As of November 2016, Blane has ordained a total of 112 rabbis, including 2 cantors. Graduates of the school are not recognized by the Conservative Rabbinical Assembly or the Reform Central Conference of American Rabbis; however, they do conduct their own weddings, funerals, and High Holy Day services.

==Sim Shalom Online Synagogue==

Blane is also the founder of Sim Shalom Synagogue, an interactive Universalist cyber-synagogue, which offers live weeknight and Sabbath synagogue services to an international community via computer hookup. The platform offers an interactive chat feature that allows participants from around the globe to converse in real time with the rabbi(s) and each other during services.

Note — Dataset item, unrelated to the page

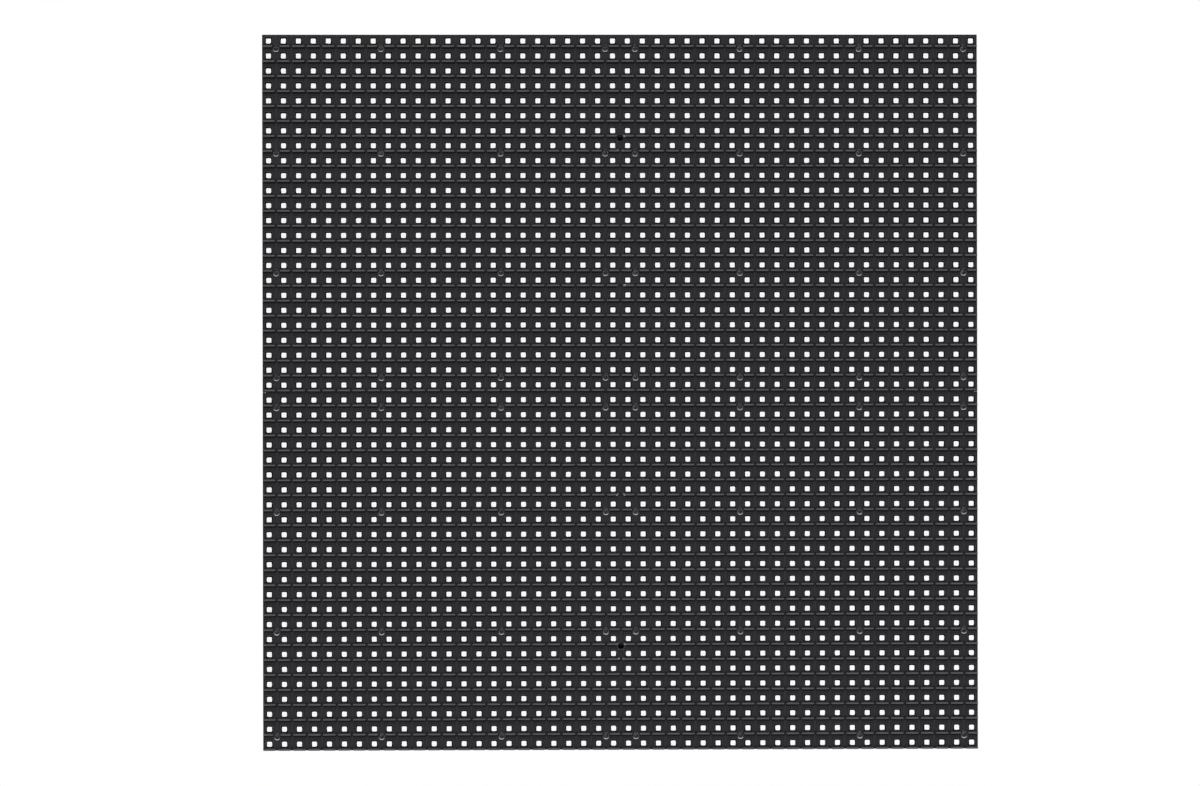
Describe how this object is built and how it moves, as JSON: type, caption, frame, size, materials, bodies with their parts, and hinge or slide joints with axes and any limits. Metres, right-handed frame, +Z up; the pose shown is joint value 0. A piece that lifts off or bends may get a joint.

The liturgy of the synagogue is fully participatory in that everything is viewable on the computer screen of the worshiper. The Synagogue's siddurim (prayerbooks) and prayers are transliterated into English. The Sim Shalom Synagogue is a USA not-for-profit 501(c)(3) corporation.

==UJUC==

Rabbi Blane is the founder of the new Jewish movement Jewish Universalism, launched in 2015 to foster Jewish worship and rituals without restrictions. It embraces the diversity of the Jewish world and all its Jewish denominations.

The UJUC Union of Jewish Universalist Communities adheres and promotes the understanding to live one's faith guided by a love of Jewish tradition.

==Positions==

Blane supports the traditional brit milah (ritual circumcision) ceremony, but advocates the brit shalom, as an acceptable non-invasive naming ceremony for Jewish male infants.

Blane is listed as the officiating rabbi at various types of wedding ceremonies, including interfaith weddings between Jews and Christians.

==Personal life==

Blane had previously lived in Haworth, New Jersey and lives with his wife and children in Manhattan. He plays piano and guitar.